By the Blouin News Politics staff

Will Italian conservatives finally ditch Silvio Berlusconi?

by in Europe.

Italian centre-right leader Silvio Berlusconi (L) talks with senators in Rome. REUTERS/Tony Gentile

Italian centre-right leader Silvio Berlusconi (L) talks with senators in Rome. REUTERS/Tony Gentile

Silvio Berlusconi’s long and sordid political life might finally be coming to an end.

The Italian media magnate’s center-right People of Freedom (PDL) party remains split over whether to bring down the government in objection to a parliamentary vote scheduled for Nov. 27 that would almost certainly see the three-time premier expelled from the Senate. Longtime protege and current Deputy P.M. Angelino Alfano emerged from tense discussions with Berlusconi early Thursday that failed to produce any kind of deal on how to align the party’s interests with those of its spiritual leader. Which is to say it looks increasingly like the Italian right is determined to forge ahead without him.

This may be a calculation by Alfano and other PDL leaders about Italian conservatives’ long-term political viability as much as it is a personal snub of Berlusconi, who after all has led them to electoral triumph time and again since the 1990s. Though his recent conviction for tax fraud (the motivation behind the Senate vote) and his underage sex scandal (perhaps another reason) are less-than-ideal for a party figurehead, the real problem is that Beppe Grillo’s Five Star Movement catapulted into political viability this year in large part by ripping comfortable elites unafraid of public accountability. Berlusconi fits that mold perfectly, and Alfano seems to have decided that sacking the government on his behalf would provide an awful lot of fodder for both the center-left and Grillo’s insurgency in the snap elections that would follow.

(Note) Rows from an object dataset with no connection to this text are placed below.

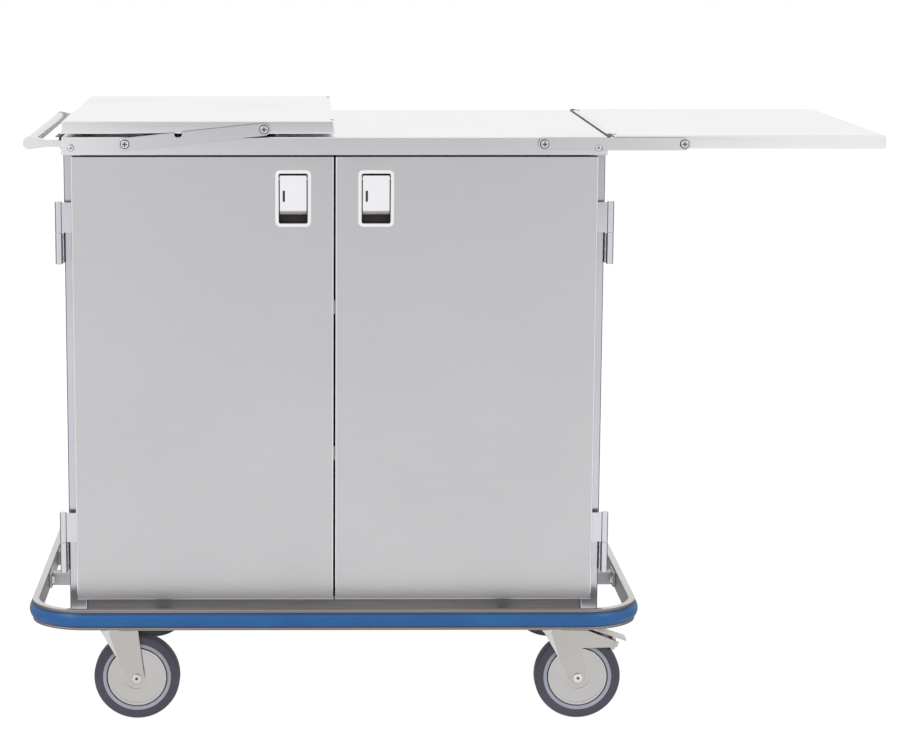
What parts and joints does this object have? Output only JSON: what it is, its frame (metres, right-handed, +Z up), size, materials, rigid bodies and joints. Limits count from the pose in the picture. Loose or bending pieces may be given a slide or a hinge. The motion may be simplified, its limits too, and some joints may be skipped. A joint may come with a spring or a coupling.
{
  "type": "case cart",
  "caption": "Closed stainless case cart with double doors, flush latches, swing-over top leaves, side push handle, blue bumper and swivel casters.",
  "frame": {"origin": "on the floor, under the middle of the cabinet", "axes": "+X to the cart's right as seen from the door side, along its length; +Y from the doors to the back; +Z up"},
  "size_m": [1.4775, 0.795, 1.067],
  "materials": {
    "brushed_stainless": "brushed satin",
    "polished_stainless": "fine satin, almost bright",
    "frame_steel": "mill finish",
    "chassis_steel": "mill finish, darker",
    "bright_zinc": "bright plated",
    "fastener_steel": "turned, bright",
    "latch_silver": "silver-white satin",
    "blue_vinyl": "smooth semi-matt",
    "grey_tyre": "semi-matt non-marking rubber"
  },
  "bodies": {
    "cart": {"deck": "polished_stainless", "posts": "brushed_stainless", "top_rails": "frame_steel", "chassis": "chassis_steel", "left_panel": "brushed_stainless", "right_panel": "brushed_stainless", "back_panel": "brushed_stainless", "floor_panel": "brushed_stainless", "pilasters": "frame_steel", "shelf_rails": "frame_steel", "shelves": "polished_stainless", "keeper_angles": "polished_stainless", "deck_pivots": "fastener_steel", "handle_tube": "polished_stainless", "handle_brackets": "polished_stainless", "bumper_channel": "frame_steel", "bumper_insert": "blue_vinyl", "bumper_brackets": "frame_steel", "post_hinges": "polished_stainless", "strikes": "frame_steel", "caster_plates": "bright_zinc"},
    "left_links": {"left_arms": "polished_stainless"},
    "left_top_leaf": {"left_leaf": "polished_stainless", "left_stiffener": "frame_steel", "left_leaf_pivots": "fastener_steel"},
    "left_door_leaf": {"left_door": "brushed_stainless", "left_door_liner": "brushed_stainless", "left_door_hinges": "polished_stainless", "left_latch_cup": "latch_silver"},
    "left_latch_paddle": {"left_paddle": "latch_silver"},
    "left_latch_rod": {"left_latch_bolt": "fastener_steel"},
    "right_links": {"right_arms": "polished_stainless"},
    "right_top_leaf": {"right_leaf": "polished_stainless", "right_stiffener": "frame_steel", "right_leaf_pivots": "fastener_steel"},
    "right_door_leaf": {"right_door": "brushed_stainless", "right_door_liner": "brushed_stainless", "right_door_hinges": "polished_stainless", "right_latch_cup": "latch_silver"},
    "right_latch_paddle": {"right_paddle": "latch_silver"},
    "right_latch_rod": {"right_latch_bolt": "fastener_steel"},
    "front_left_caster": {"front_left_fork": "bright_zinc", "front_left_axle": "fastener_steel"},
    "front_left_roller": {"front_left_wheel": "bright_zinc", "front_left_tyre": "grey_tyre"},
    "front_right_caster": {"front_right_fork": "bright_zinc", "front_right_axle": "fastener_steel"},
    "front_right_roller": {"front_right_wheel": "bright_zinc", "front_right_tyre": "grey_tyre"},
    "rear_left_caster": {"rear_left_fork": "bright_zinc", "rear_left_axle": "fastener_steel"},
    "rear_left_roller": {"rear_left_wheel": "bright_zinc", "rear_left_tyre": "grey_tyre"},
    "rear_right_caster": {"rear_right_fork": "bright_zinc", "rear_right_axle": "fastener_steel"},
    "rear_right_roller": {"rear_right_wheel": "bright_zinc", "rear_right_tyre": "grey_tyre"},
    "front_right_brake": {"front_right_pedal": "bright_zinc"},
    "rear_left_brake": {"rear_left_pedal": "bright_zinc"}
  },
  "joints": [
    {"name": "left_door_swing", "type": "hinge", "parent": "cart", "child": "left_door_leaf", "pos_m": [-0.4735, -0.32, 0.6], "axis": [0, 0, -1], "range_deg": [0, 270]},
    {"name": "left_paddle_pull", "type": "hinge", "parent": "left_door_leaf", "child": "left_latch_paddle", "pos_m": [-0.071, -0.322, 0.9682], "axis": [1, 0, 0], "range_deg": [-25, 0], "stiffness_Nm_per_rad": 0.5, "springref_deg": 14.32},
    {"name": "left_bolt_slide", "type": "slide", "parent": "left_door_leaf", "child": "left_latch_rod", "axis": [0, 0, 1], "range_m": [-0.0057, 0]},
    {"name": "left_arm_swing", "type": "hinge", "parent": "cart", "child": "left_links", "pos_m": [-0.35769, 0, 1.028], "axis": [0, -1, 0], "range_deg": [0, 173.98]},
    {"name": "left_leaf_level", "type": "hinge", "parent": "left_links", "child": "left_top_leaf", "pos_m": [-0.1205, 0, 1.053], "axis": [0, -1, 0], "range_deg": [-173.98, 0]},
    {"name": "right_door_swing", "type": "hinge", "parent": "cart", "child": "right_door_leaf", "pos_m": [0.4735, -0.32, 0.6], "axis": [0, 0, 1], "range_deg": [0, 270]},
    {"name": "right_paddle_pull", "type": "hinge", "parent": "right_door_leaf", "child": "right_latch_paddle", "pos_m": [0.071, -0.322, 0.9682], "axis": [1, 0, 0], "range_deg": [-25, 0], "stiffness_Nm_per_rad": 0.5, "springref_deg": 14.32},
    {"name": "right_bolt_slide", "type": "slide", "parent": "right_door_leaf", "child": "right_latch_rod", "axis": [0, 0, 1], "range_m": [-0.0057, 0]},
    {"name": "right_arm_swing", "type": "hinge", "parent": "cart", "child": "right_links", "pos_m": [0.35769, 0, 1.028], "axis": [0, -1, 0], "range_deg": [0, 173.98]},
    {"name": "right_leaf_level", "type": "hinge", "parent": "right_links", "child": "right_top_leaf", "pos_m": [0.5962, 0, 1.028], "axis": [0, -1, 0], "range_deg": [-173.98, 0]},
    {"name": "front_left_swivel", "type": "hinge", "parent": "cart", "child": "front_left_caster", "pos_m": [-0.392, -0.272, 0.17], "axis": [0, 0, 1], "continuous": true},
    {"name": "front_left_spin", "type": "hinge", "parent": "front_left_caster", "child": "front_left_roller", "pos_m": [-0.35, -0.272, 0.0762], "axis": [0, 1, 0], "continuous": true},
    {"name": "front_right_swivel", "type": "hinge", "parent": "cart", "child": "front_right_caster", "pos_m": [0.392, -0.272, 0.17], "axis": [0, 0, 1], "continuous": true},
    {"name": "front_right_spin", "type": "hinge", "parent": "front_right_caster", "child": "front_right_roller", "pos_m": [0.434, -0.272, 0.0762], "axis": [0, 1, 0], "continuous": true},
    {"name": "rear_left_swivel", "type": "hinge", "parent": "cart", "child": "rear_left_caster", "pos_m": [-0.392, 0.272, 0.17], "axis": [0, 0, 1], "continuous": true},
    {"name": "rear_left_spin", "type": "hinge", "parent": "rear_left_caster", "child": "rear_left_roller", "pos_m": [-0.35, 0.272, 0.0762], "axis": [0, 1, 0], "continuous": true},
    {"name": "rear_right_swivel", "type": "hinge", "parent": "cart", "child": "rear_right_caster", "pos_m": [0.392, 0.272, 0.17], "axis": [0, 0, 1], "continuous": true},
    {"name": "rear_right_spin", "type": "hinge", "parent": "rear_right_caster", "child": "rear_right_roller", "pos_m": [0.434, 0.272, 0.0762], "axis": [0, 1, 0], "continuous": true},
    {"name": "front_right_brake_press", "type": "hinge", "parent": "front_right_caster", "child": "front_right_brake", "pos_m": [0.498, -0.272, 0.138], "axis": [0, 1, 0], "range_deg": [0, 12]},
    {"name": "rear_left_brake_press", "type": "hinge", "parent": "rear_left_caster", "child": "rear_left_brake", "pos_m": [-0.286, 0.272, 0.138], "axis": [0, 1, 0], "range_deg": [0, 12]}
  ],
  "couplings": [
    {"joint": "left_bolt_slide", "follows": "left_paddle_pull", "m_per_rad": 0.013},
    {"joint": "left_leaf_level", "follows": "left_arm_swing", "ratio": -1},
    {"joint": "right_bolt_slide", "follows": "right_paddle_pull", "m_per_rad": 0.013},
    {"joint": "right_leaf_level", "follows": "right_arm_swing", "ratio": -1}
  ]
}
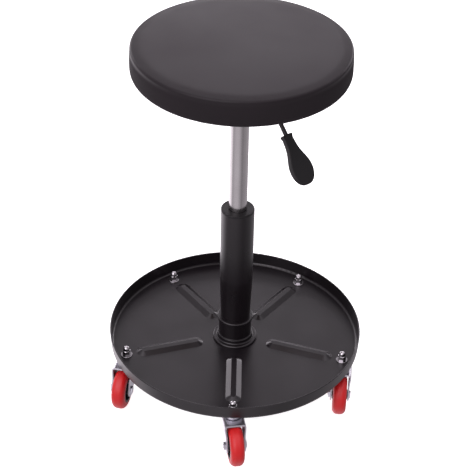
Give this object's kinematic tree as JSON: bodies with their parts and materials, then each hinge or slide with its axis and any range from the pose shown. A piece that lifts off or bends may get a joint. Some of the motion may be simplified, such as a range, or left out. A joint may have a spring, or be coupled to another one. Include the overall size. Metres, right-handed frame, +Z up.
{
  "type": "swivel stool",
  "caption": "Round padded stool on a height-adjustable gas lift, with a round dished tray base on swivel casters and a paddle lever.",
  "frame": {"origin": "on the floor under the column's axis", "axes": "+Z up along the column; -Y towards the front caster; the lever lies between -Y and +X"},
  "size_m": [0.3958, 0.4345, 0.6],
  "materials": {
    "black_powder_coat": "semi-gloss",
    "black_satin_paint": "satin",
    "satin_chrome": "satin",
    "bright_chrome": "polished",
    "zinc_steel": "bright zinc",
    "bare_steel": "ground",
    "black_plastic": "fine texture",
    "black_nylon": "moulded",
    "red_polyurethane": "smooth",
    "black_vinyl": "smooth",
    "foam": "open cell",
    "plywood": "raw",
    "black_rubber": "matt",
    "brass": "turned"
  },
  "bodies": {
    "base": {"tray": "black_powder_coat", "hub_socket": "black_powder_coat", "column_tube": "black_satin_paint", "column_end_plate": "bare_steel", "guide_bush": "black_plastic", "caster_stems": "zinc_steel", "caster_races": "zinc_steel", "caster_balls": "bare_steel", "caster_washers": "bright_chrome", "caster_nuts": "bright_chrome"},
    "lift_rod": {"piston_rod": "bare_steel", "piston": "brass", "rod_clip": "bare_steel", "thrust_bearing": "bare_steel", "rubber_buffer": "black_rubber"},
    "seat": {"gas_cylinder": "satin_chrome", "cylinder_guide": "black_plastic", "taper_socket": "black_powder_coat", "mount_plate": "black_powder_coat", "lever_bracket": "black_powder_coat", "lever_pin": "zinc_steel", "plate_bolts": "zinc_steel", "t_nuts": "zinc_steel", "seat_board": "plywood", "seat_foam": "foam", "seat_cover": "black_vinyl", "cover_staples": "bare_steel"},
    "valve": {"valve_pin": "bare_steel"},
    "lever": {"lever_rod": "black_satin_paint", "lever_paddle": "black_plastic"},
    "caster_1": {"caster_fork_1": "zinc_steel", "axle_bolt_1": "zinc_steel", "axle_nut_1": "zinc_steel"},
    "wheel_1": {"wheel_tread_1": "red_polyurethane", "wheel_hub_1": "black_nylon", "wheel_bush_1": "bare_steel"},
    "caster_2": {"caster_fork_2": "zinc_steel", "axle_bolt_2": "zinc_steel", "axle_nut_2": "zinc_steel"},
    "wheel_2": {"wheel_tread_2": "red_polyurethane", "wheel_hub_2": "black_nylon", "wheel_bush_2": "bare_steel"},
    "caster_3": {"caster_fork_3": "zinc_steel", "axle_bolt_3": "zinc_steel", "axle_nut_3": "zinc_steel"},
    "wheel_3": {"wheel_tread_3": "red_polyurethane", "wheel_hub_3": "black_nylon", "wheel_bush_3": "bare_steel"},
    "caster_4": {"caster_fork_4": "zinc_steel", "axle_bolt_4": "zinc_steel", "axle_nut_4": "zinc_steel"},
    "wheel_4": {"wheel_tread_4": "red_polyurethane", "wheel_hub_4": "black_nylon", "wheel_bush_4": "bare_steel"},
    "caster_5": {"caster_fork_5": "zinc_steel", "axle_bolt_5": "zinc_steel", "axle_nut_5": "zinc_steel"},
    "wheel_5": {"wheel_tread_5": "red_polyurethane", "wheel_hub_5": "black_nylon", "wheel_bush_5": "bare_steel"}
  },
  "joints": [
    {"name": "seat_swivel", "type": "hinge", "parent": "base", "child": "lift_rod", "pos_m": [0, 0, 0.0709], "axis": [0, 0, 1], "continuous": true},
    {"name": "seat_lift", "type": "slide", "parent": "lift_rod", "child": "seat", "axis": [0, 0, 1], "range_m": [-0.125, 0]},
    {"name": "lever_pull", "type": "hinge", "parent": "seat", "child": "lever", "pos_m": [0.02121, -0.02121, 0.544], "axis": [-0.7071, -0.7071, 0], "range_deg": [0, 6], "stiffness_Nm_per_rad": 6, "springref_deg": -2.86},
    {"name": "valve_press", "type": "slide", "parent": "seat", "child": "valve", "axis": [0, 0, 1], "range_m": [-0.0036, 0]},
    {"name": "caster_1_swivel", "type": "hinge", "parent": "base", "child": "caster_1", "pos_m": [0, -0.1772, 0.0685], "axis": [0, 0, 1], "continuous": true},
    {"name": "wheel_1_roll", "type": "hinge", "parent": "caster_1", "child": "wheel_1", "pos_m": [0.00486, -0.20478, 0.03175], "axis": [0.9848, 0.1736, 0], "continuous": true},
    {"name": "caster_2_swivel", "type": "hinge", "parent": "base", "child": "caster_2", "pos_m": [0.16853, -0.05476, 0.0685], "axis": [0, 0, 1], "continuous": true},
    {"name": "wheel_2_roll", "type": "hinge", "parent": "caster_2", "child": "wheel_2", "pos_m": [0.16657, -0.08269, 0.03175], "axis": [0.9976, -0.0698, 0], "continuous": true},
    {"name": "caster_3_swivel", "type": "hinge", "parent": "base", "child": "caster_3", "pos_m": [0.10416, 0.14336, 0.0685], "axis": [0, 0, 1], "continuous": true},
    {"name": "wheel_3_roll", "type": "hinge", "parent": "caster_3", "child": "wheel_3", "pos_m": [0.10513, 0.11538, 0.03175], "axis": [0.9994, 0.0349, 0], "continuous": true},
    {"name": "caster_4_swivel", "type": "hinge", "parent": "base", "child": "caster_4", "pos_m": [-0.10416, 0.14336, 0.0685], "axis": [0, 0, 1], "continuous": true},
    {"name": "wheel_4_roll", "type": "hinge", "parent": "caster_4", "child": "wheel_4", "pos_m": [-0.10757, 0.11557, 0.03175], "axis": [0.9925, -0.1219, 0], "continuous": true},
    {"name": "caster_5_swivel", "type": "hinge", "parent": "base", "child": "caster_5", "pos_m": [-0.16853, -0.05476, 0.0685], "axis": [0, 0, 1], "continuous": true},
    {"name": "wheel_5_roll", "type": "hinge", "parent": "caster_5", "child": "wheel_5", "pos_m": [-0.17435, -0.08215, 0.03175], "axis": [0.9781, -0.2079, 0], "continuous": true}
  ],
  "couplings": [
    {"joint": "valve_press", "follows": "lever_pull", "m_per_rad": -0.031}
  ]
}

Berlusconi likely did not help his case by making the outrageous comparison between his children suffering in the spotlight and Jewish victims of the Holocaust. Even for a firebrand who has made more than his share of provocative statements, that one has to take the cake. Of course, it’s not over yet, as there are still a handful of hawkish PDL rank-and-file members who, whether because they admire Berlusconi or simply want his money for future campaigns, insist on doing whatever it takes to keep him in the Senate. But it’s safe to say the writing is on the wall. Berlusconi has defied the laws of political gravity many a time, but now that the (incredibly slow) Italian legal system has finally caught up with him, the 77-year-old media titan may have to settle for a life in the private sector that made him.